El recuerdo está en los jóvenes de entonces que hoy tienen más de 80 años. Ningún militar activo vivió aquello, sabe del horror por las narraciones. Horror para algunos, orgullo para otros. Difícil encontrar un testigo presencial de algunas de las tropelías de la tiranía, con lucidez y valentía suficientes para compartir sus memorias. Muchos callaron, otros escribieron y sus libros hablan. Las personas que tienen el privilegio de haber escuchado a los sobrevivientes o a su parentela, pueden intuir la dimensión del oprobio vigente durante tres décadas.
Las fechas patrióticas de junio permitieron la evocación y la conmemoración, con las restricciones que la pandemia exige. Tres trabajos publicados en este espacio: “Matones que Fascinan”, “Junio y su historia” y “Esas Expediciones”, motivaron comentarios de lectores, añosos y juiciosos. Entusiasman esas opiniones, no virtuales ni fugaces sino escritas, con firma y fecha, con señas de identidad y verificación. Entre la mezquindad y el desdén, cada vez es más frecuente ignorar lo escrito. Cuando el momento obliga y el texto tiene suficiente carga malsana, ofende o promueve una causa compartida por el goloso oportunismo, un “me gusta” premia y multiplica lectoría. En nuestro entorno de literatura naufraga, opinión frívola y coyuntural, la anotación sesuda es un premio, un aporte, es necesaria. En uno de los artículos citados menciono el trabajo del periodista Jason Horowitz preocupado por una de las consecuencias intangibles de la pandemia: la perdida de quienes podían contar la historia en primera persona como expresa en el reportaje, publicado en The New York Times, Rita Magnani partisana italiana: “…estamos perdiendo a las personas que nos pueden contar en primera persona lo que pasó. Cuando perdemos la memoria histórica, nos perdemos a nosotros mismos.”

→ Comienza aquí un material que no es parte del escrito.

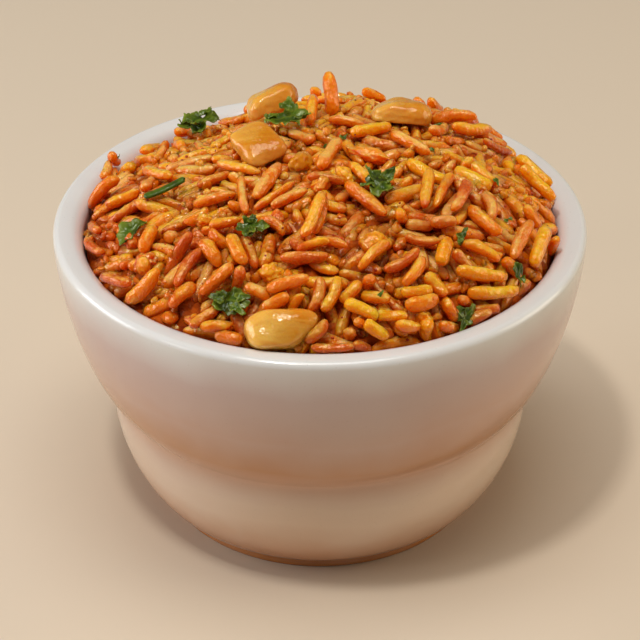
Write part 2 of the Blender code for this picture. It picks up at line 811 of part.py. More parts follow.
def keep_main_body(mesh):
    """Drop loose scraps and fill sealed hollows: only the largest shell stays."""
    bm = bmesh.new()
    bm.from_mesh(mesh)
    bmesh.ops.triangulate(bm, faces=bm.faces)
    left = set(bm.faces)
    shells = []
    while left:
        seed = left.pop()
        shell, edge_of = {seed}, [seed]
        while edge_of:
            face = edge_of.pop()
            for edge in face.edges:
                for other in edge.link_faces:
                    if other in left:
                        left.remove(other)
                        shell.add(other)
                        edge_of.append(other)
        shells.append(shell)
    shells.sort(key=signed_volume, reverse=True)
    drop = [face for shell in shells[1:] for face in shell]
    if drop:
        bmesh.ops.delete(bm, geom=drop, context="FACES")
    bm.to_mesh(mesh)
    bm.free()


def thin_out(core):
    """Merge the shortest edges that fusing left, down to the heap's number of triangles."""
    thinned = core.modifiers.new("thinned", "DECIMATE")
    thinned.ratio = min(1.0, HEAP_TRIANGLES / len(core.data.polygons))
    graph = bpy.context.evaluated_depsgraph_get()
    lighter = bpy.data.meshes.new_from_object(core.evaluated_get(graph))
    core.modifiers.remove(thinned)
    old = core.data
    core.data = lighter
    bpy.data.meshes.remove(old)


def fuse(core, pieces, helper):
    """Join the pieces to the core as one solid and remove them."""
    union = core.modifiers.new("fused", "BOOLEAN")
    union.operation = "UNION"
    union.operand_type = "COLLECTION"
    union.collection = helper
    union.solver = "MANIFOLD"
    graph = bpy.context.evaluated_depsgraph_get()
    joined = bpy.data.meshes.new_from_object(core.evaluated_get(graph))
    core.modifiers.remove(union)
    old = core.data
    core.data = joined
    bpy.data.meshes.remove(old)
    for obj in pieces:
        mesh = obj.data
        bpy.data.objects.remove(obj)
        bpy.data.meshes.remove(mesh)
    bpy.data.collections.remove(helper)
    keep_main_body(core.data)
    thin_out(core)


def main():
    """Build the bowl, the rice heap and everything that lies on it."""
    for obj in list(bpy.data.objects):
        bpy.data.objects.remove(obj)
    collection = bpy.data.collections.new("rice_bowl")
    bpy.context.scene.collection.children.link(collection)
    helper = bpy.data.collections.new("heap_pieces")
    helper.hide_render = True
    bpy.context.scene.collection.children.link(helper)

    glaze = principled("bowl_glaze", (0.80, 0.74, 0.66), 0.25)
    rice = principled("seasoned_rice", (0.72, 0.28, 0.06), 0.45)
    onion = principled("cooked_onion", (0.74, 0.44, 0.12), 0.25)
    parsley = principled("parsley_green", (0.07, 0.18, 0.03), 0.5)

    bowl = make_bowl(collection)
    bowl.data.materials.append(glaze)
    core = make_core(collection)
    surroundings = Surroundings(core)
    toppings = []
    for row in ONIONS:
        piece = make_onion(row, surroundings, collection)
        piece.data.materials.append(onion)
        smooth(piece, 50.0)
        toppings.append(piece)
    for row in LEAVES:
        piece = make_leaf(row, surroundings, collection)
        piece.data.materials.append(parsley)
        toppings.append(piece)
    for row in STRIPS:
        piece = make_strip(row, surroundings, collection)
        piece.data.materials.append(parsley)
        toppings.append(piece)
    for piece in toppings:
        surroundings.add(piece)
    pieces = make_lumps(surroundings, helper) + make_grains(surroundings, helper)
    fuse(core, pieces, helper)
    core.data.materials.clear()
    core.data.materials.append(rice)


main()
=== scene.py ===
"""The looks of a thick white cup-shaped bowl heaped with seasoned orange rice.

The bowl is turned from its own section. The rice is a saucy core, its dark partly painted shade,
with several hundred grains that were pushed apart until they lie on each other.
Cooked onion, parsley and chive lie on the heap, and crumbs of seasoning cling
to the grains. Lengths are in metres, +Z is up and the foot stands on Z = 0.
"""

import logging
import math
import random
from collections.abc import Callable
from dataclasses import dataclass, field
from enum import Enum

import bmesh
import bpy
import numpy as np
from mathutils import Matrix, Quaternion, Vector, noise
from mathutils.bvhtree import BVHTree


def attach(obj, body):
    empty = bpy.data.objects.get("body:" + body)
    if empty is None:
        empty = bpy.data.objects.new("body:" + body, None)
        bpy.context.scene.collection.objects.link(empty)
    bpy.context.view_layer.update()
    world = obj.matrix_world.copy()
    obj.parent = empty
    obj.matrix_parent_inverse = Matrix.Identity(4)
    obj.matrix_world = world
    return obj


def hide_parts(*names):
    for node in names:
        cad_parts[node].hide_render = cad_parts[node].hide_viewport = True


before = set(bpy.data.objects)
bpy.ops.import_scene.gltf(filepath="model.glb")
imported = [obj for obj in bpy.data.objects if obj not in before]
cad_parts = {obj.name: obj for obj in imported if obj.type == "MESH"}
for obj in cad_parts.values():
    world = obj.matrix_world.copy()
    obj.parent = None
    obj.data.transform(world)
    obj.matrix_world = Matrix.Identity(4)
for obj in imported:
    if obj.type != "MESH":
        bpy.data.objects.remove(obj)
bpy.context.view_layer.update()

LOG = logging.getLogger("rice_bowl")
MM = 0.001
WELD = 0.01 * MM
FULL_TURN = 2.0 * math.pi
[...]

Uno de los comentarios recibidos proviene de Héctor Bolívar Peña del Rosario, joven guardia marina en el año 1961. No estuvo presente en los fusilamientos de los expedicionarios que llegaron en junio del 1959, por Constanza, Maimón y Estero Hondo, descritos en “Matones que fascinan” -8.06.2020- pero sí estudiaba en la Academia Militar Batalla de las Carreras. Cuenta la identificación del profesorado con los atropellos, consideraban una proeza los fusilamientos. Exponían, en el aula, el procedimiento utilizado y llevaban a los cadetes al lugar de los hechos para explicar con detalles la masacre. Deber cumplido, ejecución de las acciones establecidas contra la rebelión, castigo a los sediciosos sin atisbo del debido proceso. Aplicación de leyes marciales y del mandato del derogado artículo 327 del código penal que no reputaba crimen ni delito el homicidio proveniente “de orden de la ley o por orden de autoridad legítima.” Soldados obedientes. Contra el enemigo, fuego. Así forjaron generaciones de matarifes. Deber cumplido, odio inoculado. De la reseña del antiguo cadete, nacido en el año 1937, sobrecoge la historia de una tía que perdió la razón cuando supo que su hijo era uno de los expedicionarios muerto antes de llegar a Estero Hondo. La mujer residía en Venezuela, regresó a buscar los despojos que jamás encontró. La enloquecida madre deambulaba por las playas del norte con la esperanza de encontrar en la arena algún indicio del hijo. Recordé conmovida una estampa de infancia que provocó un relato publicado en “Infidencias”-1986-. Recrea a una “loca del pueblo” que quizás por los mismos motivos que menciona Peña del Rosario, reclamaba al mar. Pedía a gritos la devolución del hijo desaparecido. Su desesperación era intimidante, estremecedora. Corría luego del grito y con el grito de oeste a este. Se mojaba los pies, las manos, el cuello, con las aguas usurpadoras de su cordura. Provocaba al Atlántico convencida de que su dolor, convertido en rabia, podía descubrir al muchacho entre las olas. Subía y bajaba por los acantilados, llenaba los bolsillos de su vestido raído con caracoles, maqueyes, erizos, para preguntarles después, creyendo que algo sabían. Hasta que un día, no pudo más y retó la inmensidad de espuma. Entró al mar, desafiando a quien le había arrebatado un pedazo del corazón.